What exactly is bell express vu and how do you get it?


----------



## Guest

I get very envious every time I see that lineup. Channels like "drive-in movies" and "scream" look pretty cool.


----------



## Scott Greczkowski

I use to have ExpressVU and on it I loved The Commedy Channel, it blew away Comedy Central, it's the one channel I truely miss from ExpressVu.


----------



## JohnH

> _Originally posted by g _
> *What exactly is bell express vu and how do you get it? *


It is a Canadian DBS service. Not legal to subscribe in the USA. Some apparently do through Canadian Brokers though.


----------



## RJS1111111

> _Originally posted by JohnH _
> *
> 
> It is a Canadian DBS service. Not legal to subscribe in the USA. Some apparently do through Canadian Brokers though. *


As long as you have a Canadian billing address, and don't reveal to them that you're on the wrong side of the border, ExpressVu or StarChoice will gladly take your money and activate your "Canadian" receiver. The USA still has no law against it for private home viewing. The programming rights holders may throw fits when they don't think you're paying enough, but so far they haven't gotten a law passed.

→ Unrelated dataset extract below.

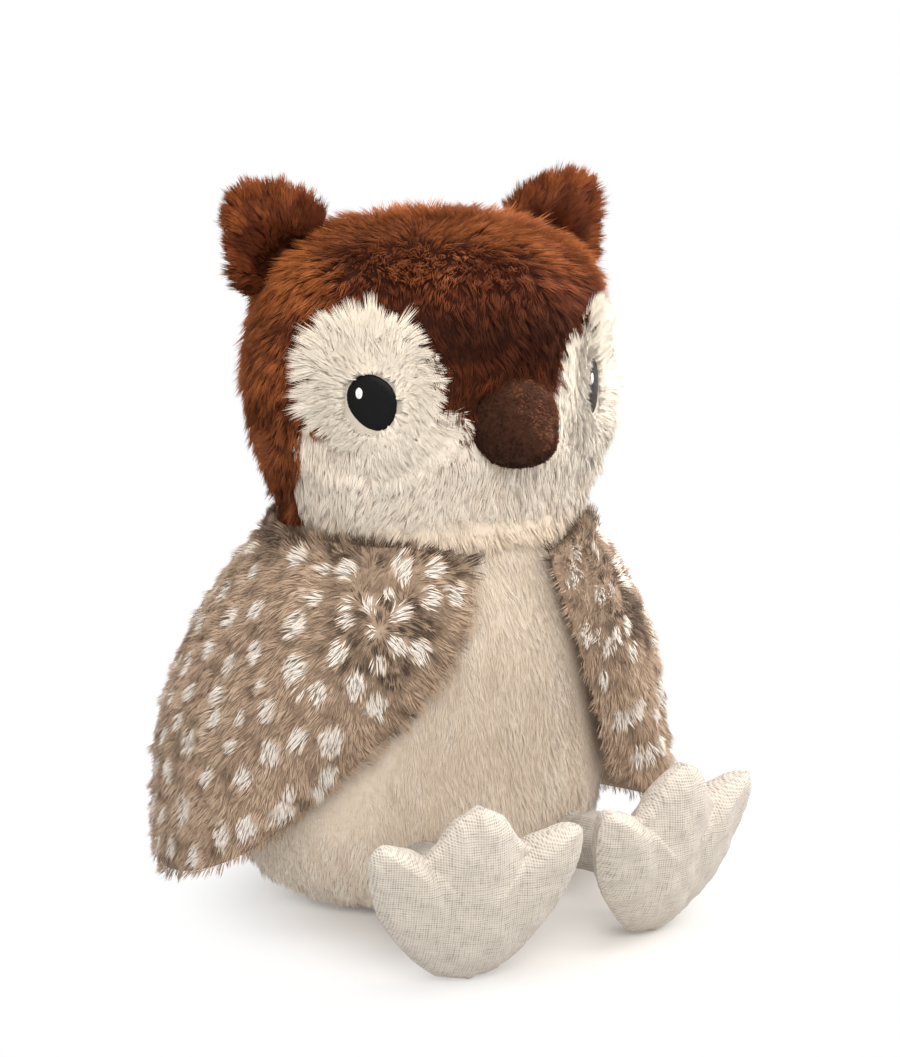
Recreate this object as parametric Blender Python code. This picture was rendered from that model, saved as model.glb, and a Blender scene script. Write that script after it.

The Canadian government, OTOH, has decided that all reception of "foreign" satellite TV in Canada is illegal, whether pirated or paid for. I wonder whether FTA reception is allowed there.


----------



## JohnH

Sort of like "moving" to receive distant networks in the USA.

There is one legal issue and that is ExpressVu is not licensed to deliver programming to the USA via Nimiq1 or Nimiq2.


----------



## mnassour

And all that means is that the signal will be cut off. No, the mounties will not knock on your door and carry you and your Molson away.


----------



## Jacob S

And if the signal gets cut off one could go after another address from the address broker. Is it common for one to get caught with an incorrect address or is that not very likely to happen? How often does it happen?


----------



## Guest

Don't use Freeway as your broker. They keep your receiver's address hostage so that you can't sell or change brokers.


----------



## Jacob S

How do you find an address broker?


----------



## xxxx

> _Originally posted by Jacob S _
> How do you find an address broker?


http://forums.satforums.com/SatForumMaster/index.php?msg=278.4


----------



## Geronimo

Better check the news. I hear the license may be coming.


----------